I am waiting to speak. If my hon. Friend sits down I shall begin my speech.

Mr. Proctor

I am concious of the fact that if I sit down my right hon. Friend will still not be able to speak. I renew the invitation to my right hon. Friend to dispose of this point as it has taken up a considerable time.

Mr. Prior

My hon. Friend will have to control his patience, as I have.

Mr. Proctor

We shall all control our patience, or impatience, until my right hon. Friend can make his speech after one or two other of my hon. Friends have sought to catch your eye, Mr. Weatherill.

Mr. Farr

I am grateful to my hon. Friend for giving way. The Committee will understand my right hon. Friend's reluctance to say anything at this time. After all, he was not the architect of new clause 4. I hope that it has not escaped my hon. Friend's notice that the architect of the new clause has been reluctant to intervene. His name is at the top of the list of those appearing on the Amendment Paper. He is now in his place, although he was not present earlier when the matter was initially raised. He is reluctant to comment on my hon. Friend's suggestion, and therefore the Committee must draw its own conclusion.

Mr. Proctor

As always, I am grateful to my hon. Friend for his intervention, and for underlining the litmus test that I endeavoured to carry out. I understand my right hon. Friend's reluctance to intervene because he has not had the opportunity of hearing the arguments that have been put forward. As a result, he may wish to reserve his position.

Obviously, we have been unable to dispose of this matter, and that could easily have been done had the right hon. Member for Mansfield intervened. That underlines the concern that all hon. Members who have spoken feel about new clause 4 and the Irish dimension. It underlines everything that my hon. Friends have said about the placing of its debate within our proceedings.

Mr. Body

Perhaps my hon. Friend will bear in mind what the hon. Member for Antrim, North (Rev. Ian Paisley) said. The Northern Ireland newspapers will be publishing this debate tomorrow morning and they will soon be going to bed. It is important that we have a Front Bench assurance that there has been no collusion about new clause 4. Otherwise an adverse inference will be drawn in the Northern Ireland newspapers if we are not careful.

Mr. Proctor

My hon. Friend is quite right. This is a serious matter. I do not know what the deadlines are for the newspapers and other media of Northern Ireland, but I have tried my best to help the Committee by directing the question to the two participants—the architect and my right hon. Friend who should be the demolition expert. The demolition experts on the new clause should be occupying the Front Bench and should not have to rely on the demolition of new clause 4 as a result of pressure from the Back Benchers.

An onlooker might feel that we were making heavy weather of this matter—[Hors. MEMBERS: "Not at all."]—but he would be uninformed. This brief debate Las demonstrated the great strength of feeling, interest and concern with regard to Northern Ireland, the Bill and what we are about. I hope that my right hon. Friend will reassure all those hon. Members who have spoken with one voice that there is nothing about which we should be concerned.

Mr.
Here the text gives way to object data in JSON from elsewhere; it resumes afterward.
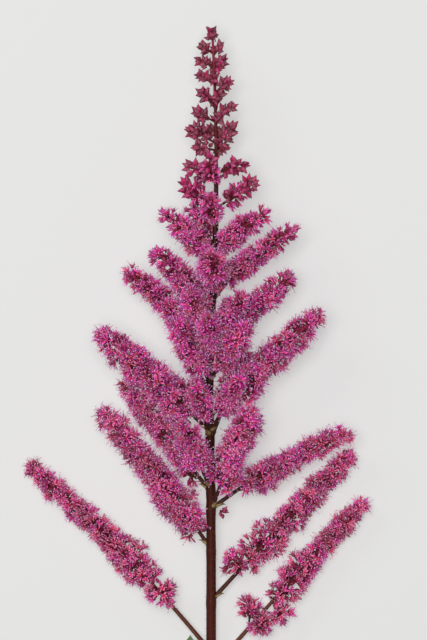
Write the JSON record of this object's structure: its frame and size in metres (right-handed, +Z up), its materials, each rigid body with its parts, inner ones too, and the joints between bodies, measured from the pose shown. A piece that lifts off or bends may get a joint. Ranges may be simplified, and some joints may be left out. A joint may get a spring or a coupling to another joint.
{
  "type": "astilbe flower stem",
  "caption": "Cut astilbe flower stem lying on a flat surface: a feathery plume of many slanting side sprays of small magenta flowers on a slim brown stem.",
  "frame": {"origin": "On the surface the plant lies on, under the middle of its outline seen from above.", "axes": "+Y along the stem from its cut end to its tip, +X to the right seen from above with the tip away, +Z up."},
  "size_m": [0.1206, 0.2675, 0.0434],
  "materials": {
    "stem": "satin",
    "florets": "matte",
    "buds": "matte",
    "leaf": "matte"
  },
  "bodies": {
    "root": {"bunch_left_1": "florets", "bunch_left_3": "florets", "bunch_right_1a": "florets", "bunch_right_1b": "florets", "bunch_right_1c": "florets", "bunch_right_2": "florets", "bunch_right_3": "florets", "leaf": "leaf", "spray_left_1": "florets", "spray_left_10": "florets", "spray_left_11": "florets", "spray_left_2": "florets", "spray_left_3": "florets", "spray_left_4": "florets", "spray_left_5": "florets", "spray_left_6": "florets", "spray_left_7": "florets", "spray_left_8": "florets", "spray_left_9": "florets", "spray_right_1": "florets", "spray_right_10": "florets", "spray_right_11": "florets", "spray_right_12": "florets", "spray_right_2": "florets", "spray_right_3": "florets", "spray_right_4": "florets", "spray_right_5": "florets", "spray_right_6": "florets", "spray_right_7": "florets", "spray_right_8": "florets", "spray_right_9": "florets", "spray_tip": "buds", "spray_top_1": "florets", "spray_top_2": "florets", "spray_top_3": "florets", "spray_under_1": "florets", "spray_under_2": "florets", "spray_under_3": "florets", "spray_under_4": "florets", "spray_under_5": "florets", "spray_upper_1": "florets", "spray_upper_2": "florets", "spray_upper_3": "florets", "spray_upper_4": "florets", "spray_upper_5": "florets", "stem": "stem"}
  },
  "joints": []
}
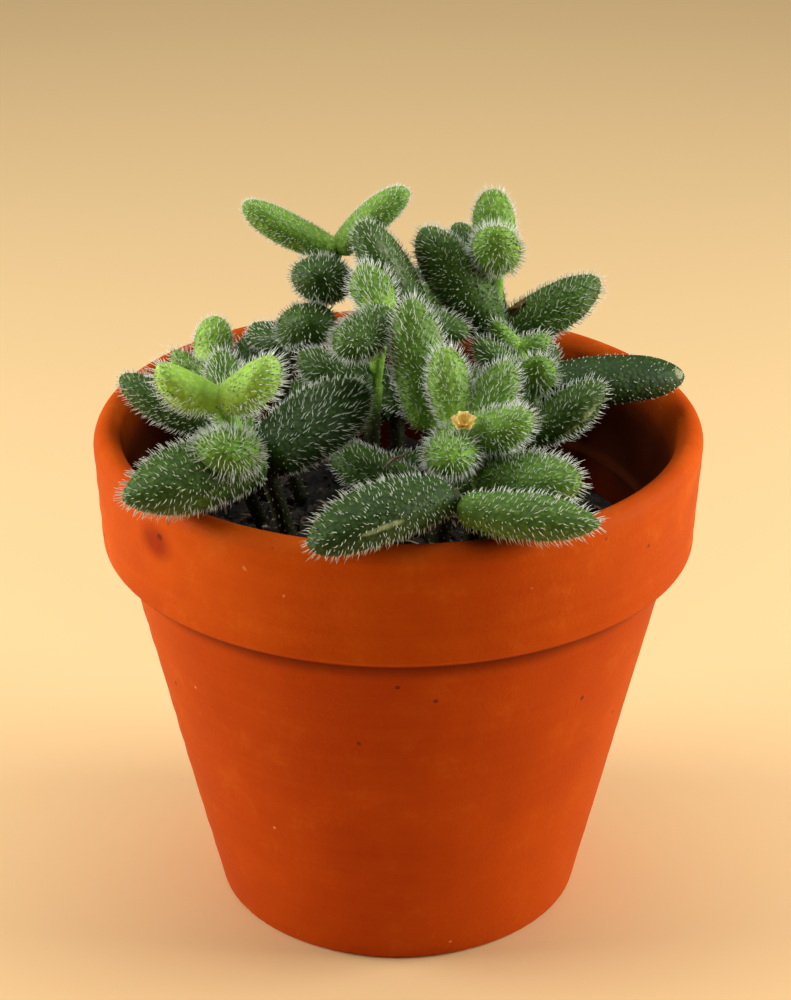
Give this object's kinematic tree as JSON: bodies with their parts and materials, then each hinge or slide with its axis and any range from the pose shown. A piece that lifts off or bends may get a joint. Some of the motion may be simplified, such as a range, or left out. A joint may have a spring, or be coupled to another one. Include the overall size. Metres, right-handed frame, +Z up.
{
  "type": "potted succulent plant",
  "caption": "Small bristly pickle plant with plump finger-like leaves, growing in a tapered clay pot with a deep rolled rim.",
  "frame": {"origin": "middle of the pot's foot, on the plane it stands on", "axes": "+Z up through the pot and the plant, -Y towards the front, +X to the right seen from the front"},
  "size_m": [0.08, 0.0867, 0.0972],
  "materials": {
    "terracotta": "matte",
    "soil": "matte",
    "leaf_dark": "satin",
    "leaf_young": "satin",
    "petal": "matte"
  },
  "bodies": {
    "root": {"pot": "terracotta", "soil": "soil", "shoot_left": "leaf_dark", "tip_left": "leaf_young", "shoot_far_left": "leaf_dark", "tip_far_left": "leaf_young", "shoot_back_left": "leaf_dark", "tip_back_left": "leaf_young", "shoot_top": "leaf_dark", "tip_top": "leaf_young", "shoot_middle": "leaf_dark", "tip_middle": "leaf_young", "shoot_behind": "leaf_dark", "shoot_inner": "leaf_dark", "shoot_back_right": "leaf_dark", "tip_back_right": "leaf_young", "shoot_low_front": "leaf_dark", "shoot_front": "leaf_dark", "tip_front": "leaf_young", "shoot_right": "leaf_dark", "tip_right": "leaf_young", "shoot_rear": "leaf_dark", "tip_rear": "leaf_young", "shoot_rear_right": "leaf_dark", "wilted_flower": "petal"}
  },
  "joints": []
}
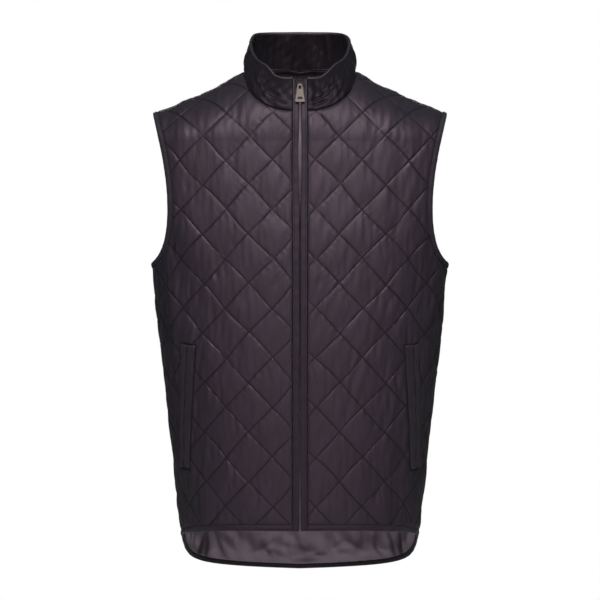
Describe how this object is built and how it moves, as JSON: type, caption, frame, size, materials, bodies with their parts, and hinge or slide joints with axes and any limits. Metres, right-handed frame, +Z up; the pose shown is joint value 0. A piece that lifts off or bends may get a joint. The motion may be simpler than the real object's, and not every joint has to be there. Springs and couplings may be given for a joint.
{
  "type": "quilted vest",
  "caption": "Sleeveless diamond-quilted vest with a stand collar, full front zip, hand pockets, bound armholes and hem, and a dropped back tail, in its worn form.",
  "frame": {"origin": "midway between the two points where the shoulder seams meet the collar, where the vest hangs on the wearer's shoulders", "axes": "+Z up, -Y out of the front, +X towards the wearer's left"},
  "size_m": [0.4312, 0.2623, 0.8012],
  "materials": {
    "quilted_shell": "polyester taffeta, soft satin sheen",
    "plain_shell": "polyester taffeta, soft satin sheen",
    "lining": "thin plain-weave lining, satin sheen",
    "zip_coil": "nylon coil",
    "zip_metal": "antique-plated, worn bright at its edges"
  },
  "bodies": {
    "vest": {"back": "quilted_shell", "front_left": "quilted_shell", "front_right": "quilted_shell", "back_lining": "lining", "collar_lining": "lining", "back_hem_binding": "plain_shell", "collar": "plain_shell", "collar_piping": "plain_shell", "front_hem_binding_left": "plain_shell", "armhole_binding_left": "plain_shell", "placket_left": "plain_shell", "zip_tape_left": "plain_shell", "pocket_front_jet_left": "plain_shell", "pocket_rear_jet_left": "plain_shell", "front_hem_binding_right": "plain_shell", "armhole_binding_right": "plain_shell", "placket_right": "plain_shell", "zip_tape_right": "plain_shell", "pocket_front_jet_right": "plain_shell", "pocket_rear_jet_right": "plain_shell", "zip_chain": "zip_coil", "zip_slider": "zip_metal"},
    "pull_tab": {"zip_pull_tab": "zip_metal"}
  },
  "joints": [
    {"name": "pull_tab_swing", "type": "hinge", "parent": "vest", "child": "pull_tab", "pos_m": [0, -0.08886, -0.02952], "axis": [-1, 0, 0], "range_deg": [0, 170]}
  ]
}
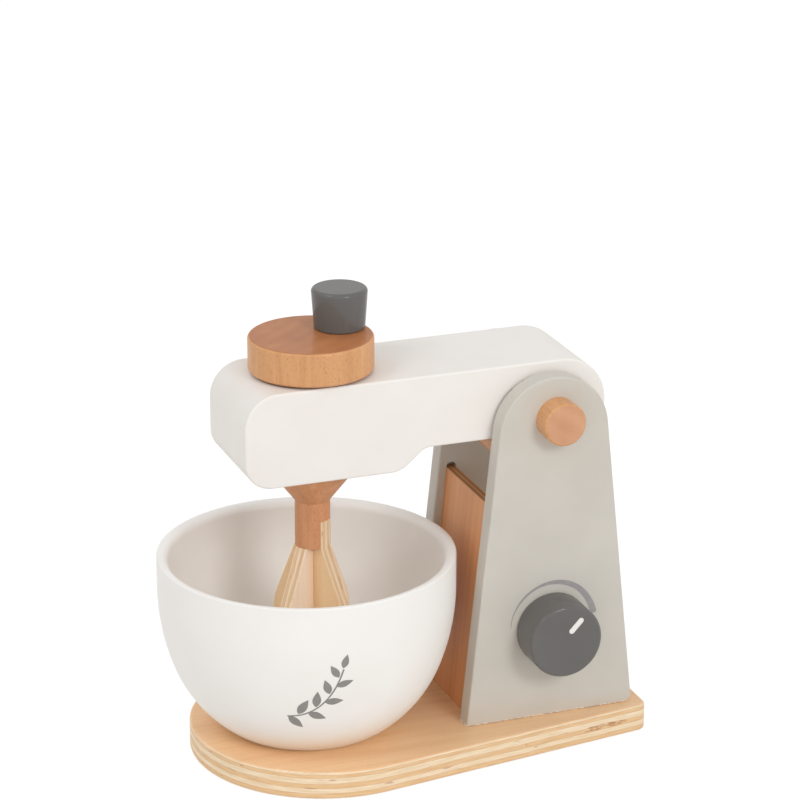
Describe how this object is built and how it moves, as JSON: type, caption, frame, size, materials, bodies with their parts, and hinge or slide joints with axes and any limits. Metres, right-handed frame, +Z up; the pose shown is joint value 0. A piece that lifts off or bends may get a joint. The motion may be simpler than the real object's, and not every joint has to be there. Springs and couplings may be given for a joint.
{
  "type": "toy stand mixer",
  "caption": "Wooden toy stand mixer: a tilting head with a hand-cranked whisk over a loose bowl, on a tower with a turning dial and a rounded base.",
  "frame": {"origin": "middle of the base plate's underside", "axes": "+Z up, +X from the bowl to the tower, +Y to the side without the dial"},
  "size_m": [0.2186, 0.1348, 0.2155],
  "materials": {
    "birch_ply": "bare sanded plywood",
    "beech": "oiled",
    "white_paint": "matt painted",
    "grey_paint": "matt painted",
    "dark_paint": "satin painted",
    "steel": "zinc plated",
    "fibre": "dull"
  },
  "bodies": {
    "tower": {"base_plate": "birch_ply", "dial_side_panel": "grey_paint", "plain_side_panel": "grey_paint", "spine_panel": "birch_ply", "stop_dowel": "beech", "pivot_dowel": "beech", "dial_side_washer": "beech", "plain_side_washer": "beech", "panel_screws": "steel"},
    "head": {"head_arm": "white_paint", "upper_spin_washer": "fibre"},
    "whisk": {"crank_disc": "beech", "crank_knob": "dark_paint", "crank_pin": "beech", "drive_spindle": "beech", "spindle_collar": "beech", "lower_spin_washer": "fibre", "long_whisk_blade": "birch_ply", "cross_whisk_blade": "birch_ply"},
    "dial": {"dial_knob": "dark_paint", "dial_axle": "beech", "dial_retainer": "beech"},
    "bowl": {"bowl": "white_paint"}
  },
  "joints": [
    {"name": "head_tilt", "type": "hinge", "parent": "tower", "child": "head", "pos_m": [0.05675, 0, 0.1573], "axis": [0, 1, 0], "range_deg": [0, 75]},
    {"name": "whisk_spin", "type": "hinge", "parent": "head", "child": "whisk", "pos_m": [-0.0456, 0, 0.15], "axis": [0, 0, 1], "continuous": true},
    {"name": "dial_turn", "type": "hinge", "parent": "tower", "child": "dial", "pos_m": [0.05585, -0.037, 0.0564], "axis": [0, -1, 0], "continuous": true},
    {"name": "bowl_lift", "type": "slide", "parent": "tower", "child": "bowl", "axis": [0, 0, 1], "range_m": [0, 0.007]}
  ]
}
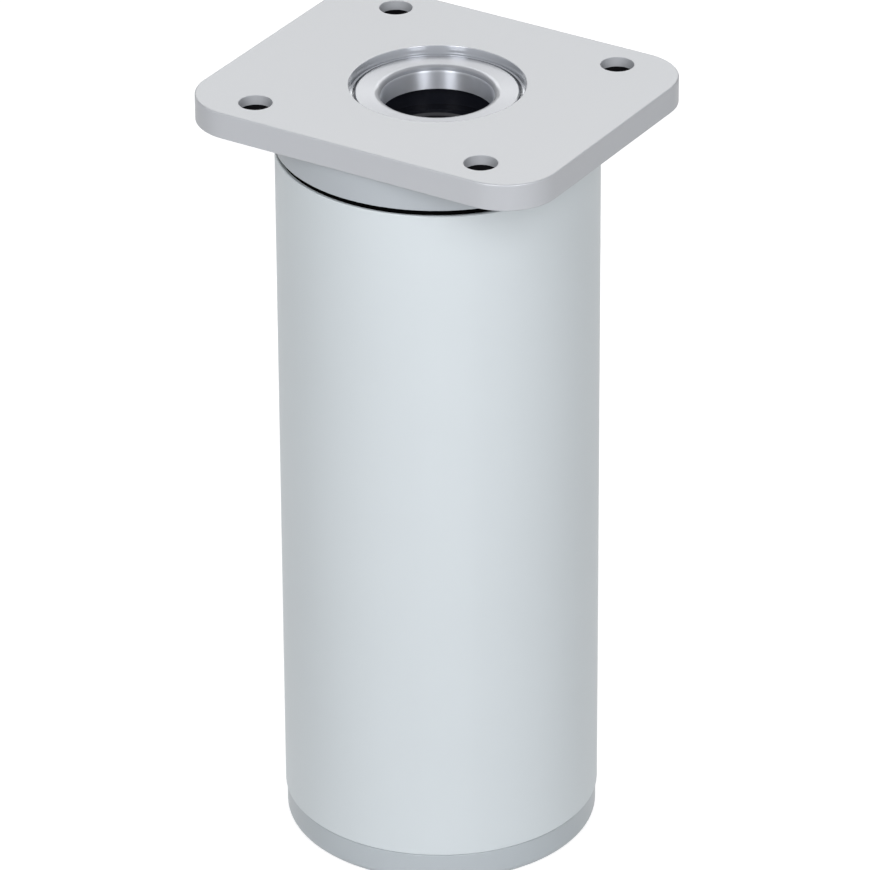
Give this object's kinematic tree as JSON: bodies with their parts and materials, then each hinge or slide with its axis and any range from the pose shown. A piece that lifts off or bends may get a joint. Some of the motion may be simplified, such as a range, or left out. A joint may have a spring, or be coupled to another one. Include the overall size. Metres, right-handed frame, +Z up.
{
  "type": "furniture leg",
  "caption": "Round aluminium furniture leg with a rectangular screw-on plate and a screw-adjusted foot, turned with a key through the plate's centre hole.",
  "frame": {"origin": "on the floor under the middle of the foot, the foot fully retracted", "axes": "+Z up along the tube's axis to the plate, +X along the plate's longer side"},
  "size_m": [0.075, 0.062, 0.1538],
  "materials": {
    "plate_casting": "satin silver lacquer on a zinc die casting",
    "sleeve_silver": "turned and satin plated",
    "black_nylon": "moulded black, matt",
    "anodised_tube": "fine matt anodised",
    "grey_plastic": "moulded silver grey",
    "plated_steel": "bright zinc plated",
    "spring_steel": "dark phosphated",
    "bush_brass": "turned",
    "pad_rubber": "fine grained non-slip rubber"
  },
  "bodies": {
    "leg": {"mounting_plate": "plate_casting", "plate_infill_1": "black_nylon", "plate_infill_2": "black_nylon", "centre_sleeve": "sleeve_silver", "upper_plug": "black_nylon", "plug_screw_1": "plated_steel", "plug_screw_2": "plated_steel", "plug_screw_3": "plated_steel", "plug_screw_4": "plated_steel", "bearing_bush": "bush_brass", "tube": "anodised_tube", "guide_ring": "black_nylon"},
    "spindle": {"spindle": "plated_steel", "thrust_washer": "plated_steel", "retaining_ring": "spring_steel", "end_stop_ring": "spring_steel"},
    "foot": {"foot": "grey_plastic", "foot_nut": "plated_steel", "nut_cap": "black_nylon", "foot_pad": "pad_rubber"}
  },
  "joints": [
    {"name": "spindle_turn", "type": "hinge", "parent": "leg", "child": "spindle", "pos_m": [0, 0, 0.13], "axis": [0, 0, 1], "range_deg": [0, 4320]},
    {"name": "foot_slide", "type": "slide", "parent": "leg", "child": "foot", "axis": [0, 0, -1], "range_m": [0, 0.018]}
  ],
  "couplings": [
    {"joint": "spindle_turn", "follows": "foot_slide", "rad_per_m": 4188.8}
  ]
}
William Ross (Londonderry)

I am always fascinated by the procedures of the House. I was fascinated by the first debate on the money resolution. If you, Mr. Weatherill, like the rest of us, had been present during the short debate that has followed, you would have been enthralled, as have we all, by the remarkable attention that has been given to the Secretary of State's proposed batting order.

You would also have been made clearly aware, Mr. Weatherill, of the deep anxiety that is apparently felt on both sides of the House, especially on the Tory Back Benches, and you would have heard the hon. Member for Antrim, North (Rev. Ian Paisley) draw attention to the licence that could result from freedoms given by new clause 4.

The matter is extremely serious. The short debate will not thoroughly explore all the problems that have been touched upon. We may have an opportunity to return to them. We should examine the implications of some of the other new clauses. Many hon. Members have dwelt on new clause 4. If we are to discuss the batting order we should examine other new clauses. Many of them are important. Perhaps they should be brought forward so that their contents can be examined before we proceed. New clause 4 contains the implications of what may flow from continuing talks with a country that claims territory over which British sovereignty runs. We have witnessed the results of that recently and are suffering from it. We may suffer more in the future.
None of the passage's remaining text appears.